▶ **Raw data**
━━━━━━━━━━
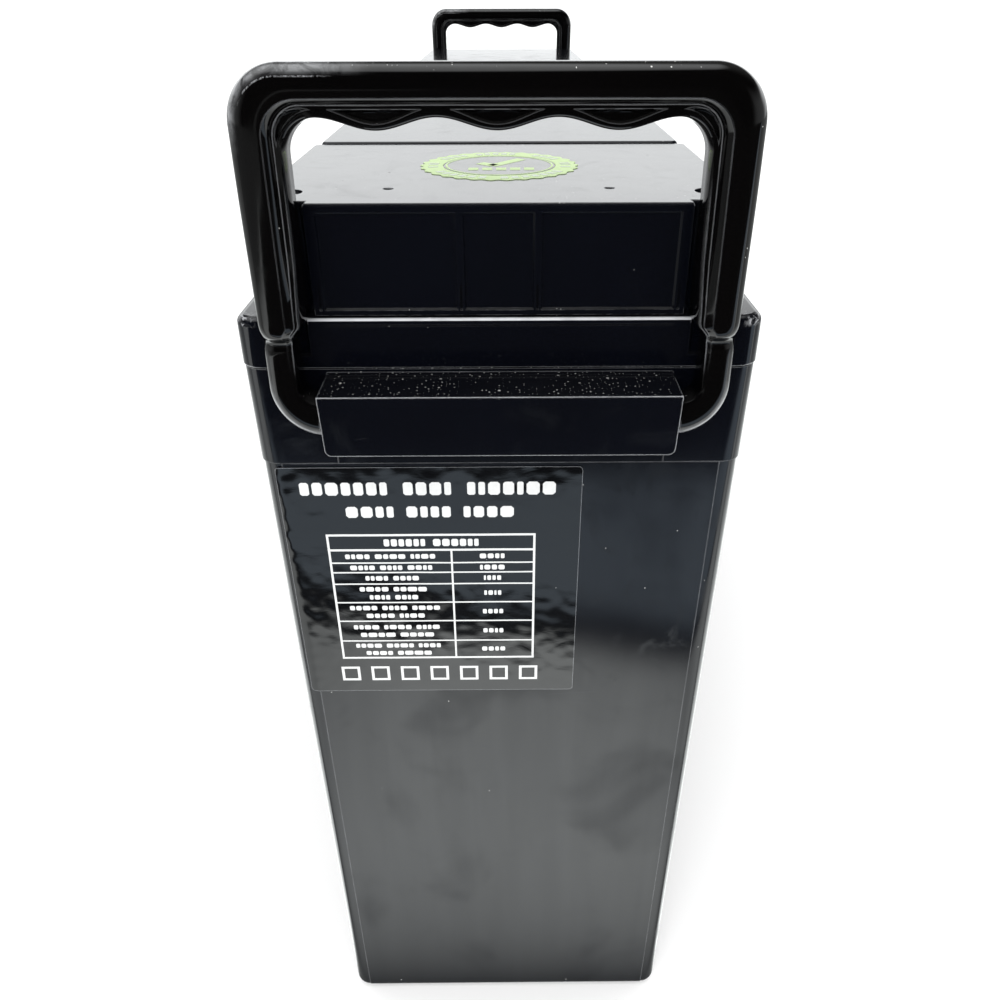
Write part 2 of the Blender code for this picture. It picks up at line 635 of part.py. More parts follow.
def make_busbars(posts):
    for number in (1, 2, 3):
        xs, ys = zip(posts[(number, "negative")], posts[(number + 1, "positive")])
        block(f"busbar_cell_{number}_to_{number + 1}",
              (min(xs) - BUSBAR_HALF, max(xs) + BUSBAR_HALF),
              (min(ys) - BUSBAR_HALF, max(ys) + BUSBAR_HALF),
              (BUSBAR_Z, BUSBAR_TOP), "nickelled_copper", radius=3.0, steps=3, chamfer=0.3)
    for tag, number in (("positive", 1), ("negative", 4)):
        x, y = posts[(number, tag)]
        plate_with_holes(f"{tag}_output_tab", around(x, BUSBAR_HALF),
                         (y - TAB_REACH, y + BUSBAR_HALF), (BUSBAR_Z, BUSBAR_TOP),
                         [(x, y - TAB_HOLE, 3.4)], "nickelled_copper", radius=3.0)


# ---------------------------------------------------------------- pack fittings
END_PLATE_NEAR, END_PLATE_FAR = PACK_HALF_Y + 0.4, PACK_HALF_Y + 3.4
BAND_HALF_X, BAND_HALF_Y = 55.8, PACK_HALF_Y + 4.8
BAND_THICK, BAND_HEIGHT = 0.9, 16
FOAM_END, FOAM_TOP = 268.0, 190.0


def make_pack_fittings():
    # cross-shaped divider
    divider = block("cell_divider", around(0, 0.6), around(PACK_Y, PACK_HALF_Y),
                    (CELL_Z0, CELL_TOP - 4), "epoxy_board")
    join(divider, block("cut_divider", around(0, CELL_T), around(PACK_Y, 0.6),
                        (CELL_Z0 + 1, CELL_TOP - 5)))
    for tag, sign in ENDS:
        ys = [PACK_Y + y for y in mirrored(sign, END_PLATE_NEAR, END_PLATE_FAR)]
        block(f"{tag}_end_plate", around(0, 53.5), ys, (CELL_Z0, CELL_TOP - 6), "epoxy_board")
        ys = sorted((PACK_Y + sign * (PACK_HALF_Y + 6.0), sign * FOAM_END))
        block(f"{tag}_foam_block", around(0, 53.0), ys, (FLOOR + 0.5, FOAM_TOP), "eva_foam",
              radius=3, chamfer=2)
    for tag, z in (("lower", 62.0), ("upper", 146.0)):
        band = block(f"{tag}_pack_band", around(0, BAND_HALF_X), around(PACK_Y, BAND_HALF_Y),
                     (z, z + BAND_HEIGHT), "pet_band", radius=2.6)
        cut(band, block(f"cut_{tag}_band", around(0, BAND_HALF_X - BAND_THICK),
                        around(PACK_Y, BAND_HALF_Y - BAND_THICK),
                        (z - 3, z + BAND_HEIGHT + 3), radius=1.8))
    block("base_pad", around(0, 52.0), around(PACK_Y, PACK_HALF_Y),
          (FLOOR + GAP, CELL_Z0 - GAP), "eva_foam")


# ---------------------------------------------------------------- protection board
BMS_Y0, BMS_Y1 = PACK_Y - 70, PACK_Y + 110             # ends of the board
TRAY_Z, TRAY_THICK = BUSBAR_TOP + 5.0, 3
BOARD_Z, BOARD_THICK = TRAY_Z + 3.4, 2
PARTS_Z = BOARD_Z + BOARD_THICK + GAP                  # underside of the parts on the board
HEATSINK_Z = BOARD_Z + 7.4
BMS_SCREW_X = 42
BMS_SCREW_YS = (BMS_Y0 + 6, BMS_Y1 - 6)
BMS_SCREW_PROFILE = ((-2.5, 1.5), (0, 1.5), (0, 2.9), (1.2, 2.9), (2.0, 2.0))
FIN_COUNT, FIN_FIRST_X, FIN_PITCH = 9, -34, 8.5


def bms_holes(radius):
    return [(sx * BMS_SCREW_X, y, radius) for sx in (-1, 1) for y in BMS_SCREW_YS]


def make_bms():
    """Protection board on its footed tray, above the busbars."""
    tray = plate_with_holes("bms_tray", around(0, 50), (BMS_Y0 - 8, BMS_Y1 + 8),
                            (TRAY_Z, TRAY_Z + TRAY_THICK), bms_holes(1.3), "epoxy_board", radius=2)
    for k, (x, y) in enumerate(((-44, BMS_Y0), (44, BMS_Y0), (-44, BMS_Y1), (44, BMS_Y1))):
        join(tray, block(f"cut_foot_{k}", around(x, 4), around(y, 4),
                         (CELL_TOP + 0.4, TRAY_Z + 1.5)))
    plate_with_holes("bms_board", around(0, 46), (BMS_Y0, BMS_Y1),
                     (BOARD_Z, BOARD_Z + BOARD_THICK), bms_holes(1.9), "green_pcb", radius=2)
    block("bms_mosfet_bank", around(0, 38), (BMS_Y0 + 24, BMS_Y1 - 60),
          (PARTS_Z, BOARD_Z + 7.0), "black_part", radius=0.6)
    heatsink = block("bms_heatsink", around(0, 46), (BMS_Y0 + 20, BMS_Y1 - 46),
                     (HEATSINK_Z, HEATSINK_Z + 4), "aluminium", radius=1.5)
    for k in range(FIN_COUNT):
        join(heatsink, block(f"cut_fin_{k}", around(FIN_FIRST_X + FIN_PITCH * k, 0.9),
                             (BMS_Y0 + 23, BMS_Y1 - 49), (HEATSINK_Z + 3, HEATSINK_Z + 15)))
    block("balance_connector", around(0, 16), (BMS_Y1 - 34, BMS_Y1 - 26),
          (PARTS_Z, BOARD_Z + 10), "white_nylon", radius=0.6)
    for (tag, _), y in zip(ENDS, BMS_SCREW_YS):
        for side, sx in SIDES:
            turned(f"bms_screw_{tag}_{side}", BMS_SCREW_PROFILE, 12,
                   (sx * BMS_SCREW_X, y, PARTS_Z), "zinc_steel")


# ---------------------------------------------------------------- terminals and leads
POST_Z = 269.4            # origin of the post's profile
POST_PROFILE = (          # offset from POST_Z, radius
    (-5.0, 3.6), (-4.6, 4.0), (-2.7, 4.0), (-2.7, 2.3), (0, 2.3),
    (0, 5.9), (13.4, 5.9), (13.4, 9.0), (20.6, 9.0), (21.4, 8.2),
)
BOLT_HOLE_R = 4.35
WASHER_Z0 = POST_Z + 21.4 + GAP
WASHER_Z1 = WASHER_Z0 + 1.6
TERMINAL_LUG_Z = 267.0
TAB_LUG_Z = BUSBAR_TOP + GAP
POWER_CABLE_R = 3.45


def make_tab_joint(tag, post, direction, reach):
    """Lug bolted to an output tab."""
    x, y = post[0], post[1] - TAB_HOLE
    make_lug(f"{tag}_tab_lug", x, y, TAB_LUG_Z, direction, reach, hole_r=3.4)
    hex_bolt(f"{tag}_tab_bolt", (x, y, TAB_LUG_Z + LUG_THICK + GAP),
             shank_r=2.9, length=6.6, flats=10.0, head=4.0)


def make_terminal(tag, x):
    """A flanged post through the lid, with its lead riveted underneath."""
    post = turned(f"{tag}_terminal_post", POST_PROFILE, 20, (x, POST_Y, POST_Z), "tinned_brass")
    cut(post, rod(f"cut_{tag}_thread", 0, 30, BOLT_HOLE_R, 16, (x, POST_Y, 275.0)))
    hex_bolt(f"{tag}_terminal_bolt", (x, POST_Y, WASHER_Z1 + GAP),
             shank_r=4.0, length=13.5, flats=13.0, head=5.3)
    plate_with_holes(f"{tag}_terminal_washer", around(x, 8), around(POST_Y, 8),
                     (WASHER_Z0, WASHER_Z1), [(x, POST_Y, BOLT_HOLE_R)], "zinc_steel", radius=7.9)
    make_lug(f"{tag}_terminal_lug", x, POST_Y, TERMINAL_LUG_Z, 1, reach=24.0, hole_r=2.6)


def terminal_run(x):
    """Last points of a power cable, rising into the lug under a terminal."""
    z = TERMINAL_LUG_Z + BARREL_R
    return [(x, -224, 270.4), (x, -232, 271.3), (x, -240, z), (x, POST_Y + 17, z),
            (x, POST_Y + 11.5, z)]


def make_cables(positive_post, negative_post):
    tab_z = TAB_LUG_Z
    barrel_z = tab_z + BARREL_R
    x, y = positive_post
    tube("positive_cable", [
        (x, y - 37, barrel_z), (x, y - 46, barrel_z), (x, y - 54, barrel_z),
        (x, y - 60, tab_z + 4.9), (x, y - 74, tab_z + 9), (-POST_X, -204, 256),
        *terminal_run(-POST_X)], POWER_CABLE_R, "red_silicone")
    x, y = negative_post
    tube("bms_input_cable", [
        (x, y - 15, barrel_z), (x, y - 9, barrel_z), (x, y - 2.5, barrel_z),
        (x, y + 8, tab_z + 9.5), (20, BMS_Y0 - 14, tab_z + 12), (16, BMS_Y0 + 2, BOARD_Z + 6.4),
        (14, BMS_Y0 + 12.5, BOARD_Z + 6.2)], 3.4, "black_silicone")
    tube("bms_output_cable", [
        (-14, BMS_Y0 + 12.5, BOARD_Z + 6.2), (-14, BMS_Y0 - 6, BOARD_Z + 7.4),
        (-2, BMS_Y0 - 40, BOARD_Z + 14), (POST_X, -200, 258),
        *terminal_run(POST_X)], POWER_CABLE_R, "black_silicone")
    tube("balance_harness", [
        (0, BMS_Y1 - 24, BOARD_Z + 6.2), (0, BMS_Y1 - 6, BOARD_Z + 6.6),
        (0, BMS_Y1 + 14, BOARD_Z + 2), (0, BMS_Y1 + 26, BUSBAR_TOP + 4.5),
        (0, BMS_Y1 + 52, BUSBAR_TOP + 3.2)], 2.0, "white_nylon", sides=6)


def make_inside():
    posts = make_cells()
    make_busbars(posts)
    make_pack_fittings()
    make_bms()
    positive, negative = posts[(1, "positive")], posts[(4, "negative")]
    make_tab_joint("positive", positive, direction=-1, reach=26.0)
    make_tab_joint("negative", negative, direction=1, reach=22.0)
    make_terminal("positive", -POST_X)
    make_terminal("negative", POST_X)
    make_cables(positive, negative)


# ---------------------------------------------------------------- films and seal
LABEL_Z0, LABEL_Z1 = 165.1, 243.1
LABEL_RIGHT = 21.2        # x of its right edge
LABEL_WIDTH = 79.4        # measured along the wall
FILM = 0.3                # thickness of label and sticker
STICKER_R = 20.9
SEAL_Z0, SEAL_Z1 = 278.3, 279.1
SEAL_OUTSET, SEAL_OUTER_R = 0.3, 3.4   # outer edge, inside the rim's edge


def label_row(z, offset):
    """Points at z from the label's right edge to part way round the left corner."""
    radius = CORNER_R + offset
    corner_x, corner_y = (half - COLLAR_STEP - CORNER_R for half in case_half(z))
    turn = (LABEL_WIDTH - LABEL_RIGHT - corner_x) / CORNER_R
    row = [(x, -corner_y - radius, z)
           for x in (LABEL_RIGHT, (LABEL_RIGHT - corner_x) / 2, -corner_x)]
    for k in range(1, 5):
        angle = turn * k / 4
        row.append((-corner_x - radius * math.sin(angle), -corner_y - radius * math.cos(angle), z))
    return row


def make_label():
    loops = []
    for k in range(3):
        z = LABEL_Z0 + (LABEL_Z1 - LABEL_Z0) * k / 2
        loops.append(label_row(z, GAP) + label_row(z, GAP + FILM)[::-1])
    loft("rating_label", loops, "label_film")


def make_sticker():
    rod("round_sticker", 0, FILM, STICKER_R, 48, (0, -END + 47.5, COVER_Z + GAP), "lime_sticker")


def make_seal():
    """A flat gasket on the case rim."""
    loft("lid_seal", [rim_loop(-SEAL_OUTSET, SEAL_OUTER_R, SEAL_Z0),
                      rim_loop(-SEAL_OUTSET, SEAL_OUTER_R, SEAL_Z1),
                      rim_loop(-SEAL_INSET, SEAL_INNER_R, SEAL_Z1),
                      rim_loop(-SEAL_INSET, SEAL_INNER_R, SEAL_Z0)], "gasket_rubber", closed=True)


def main():
    clear_scene()
    make_materials()
    make_case()
    make_lid()
    make_cover()
    make_handle("front_handle", -1)
    make_handle("rear_handle", 1)
    for side, sx in SIDES:
        make_cover_screw(side, sx)
    make_seal()
    make_inside()
    make_label()
    make_sticker()


main()
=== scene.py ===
"""A black battery pack: case, lid, terminal cover, two swinging handles, a label and a sticker.

It stands on z = 0, centred on x and y. -y is the front, where the terminal cover, the label
and the front handle are; the rear handle is at +y. Sizes are in millimetres until a mesh or a
shader is made.
"""
import json
import math
import random
from collections import namedtuple

import bmesh
import bpy
from mathutils import Matrix, Vector, noise


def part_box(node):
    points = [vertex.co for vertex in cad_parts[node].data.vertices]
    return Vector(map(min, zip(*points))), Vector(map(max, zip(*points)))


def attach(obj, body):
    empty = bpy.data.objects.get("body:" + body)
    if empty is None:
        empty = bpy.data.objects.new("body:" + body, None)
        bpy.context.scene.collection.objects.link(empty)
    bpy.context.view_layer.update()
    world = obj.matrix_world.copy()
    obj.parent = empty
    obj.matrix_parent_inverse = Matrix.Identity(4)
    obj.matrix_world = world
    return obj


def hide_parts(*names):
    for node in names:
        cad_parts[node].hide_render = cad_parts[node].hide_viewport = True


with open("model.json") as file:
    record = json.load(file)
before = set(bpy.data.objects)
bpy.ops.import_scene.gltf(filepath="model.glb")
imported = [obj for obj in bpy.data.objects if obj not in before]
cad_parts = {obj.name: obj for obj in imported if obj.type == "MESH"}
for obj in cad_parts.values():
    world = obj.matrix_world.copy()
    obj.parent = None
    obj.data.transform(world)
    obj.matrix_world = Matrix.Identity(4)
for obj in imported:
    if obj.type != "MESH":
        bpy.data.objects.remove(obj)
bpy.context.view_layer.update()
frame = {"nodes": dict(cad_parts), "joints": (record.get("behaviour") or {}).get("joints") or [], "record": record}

MM = 0.001
random.seed(7)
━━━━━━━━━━
Reproduce the lines exactly, from the line that contains "make_materials()" through the line that contains "zip(*points))), Vector(map(max, zip(*points)))", and nothing more.

▶ **Reply**
    make_materials()
    make_case()
    make_lid()
    make_cover()
    make_handle("front_handle", -1)
    make_handle("rear_handle", 1)
    for side, sx in SIDES:
        make_cover_screw(side, sx)
    make_seal()
    make_inside()
    make_label()
    make_sticker()


main()
=== scene.py ===
"""A black battery pack: case, lid, terminal cover, two swinging handles, a label and a sticker.

It stands on z = 0, centred on x and y. -y is the front, where the terminal cover, the label
and the front handle are; the rear handle is at +y. Sizes are in millimetres until a mesh or a
shader is made.
"""
import json
import math
import random
from collections import namedtuple

import bmesh
import bpy
from mathutils import Matrix, Vector, noise


def part_box(node):
    points = [vertex.co for vertex in cad_parts[node].data.vertices]
    return Vector(map(min, zip(*points))), Vector(map(max, zip(*points)))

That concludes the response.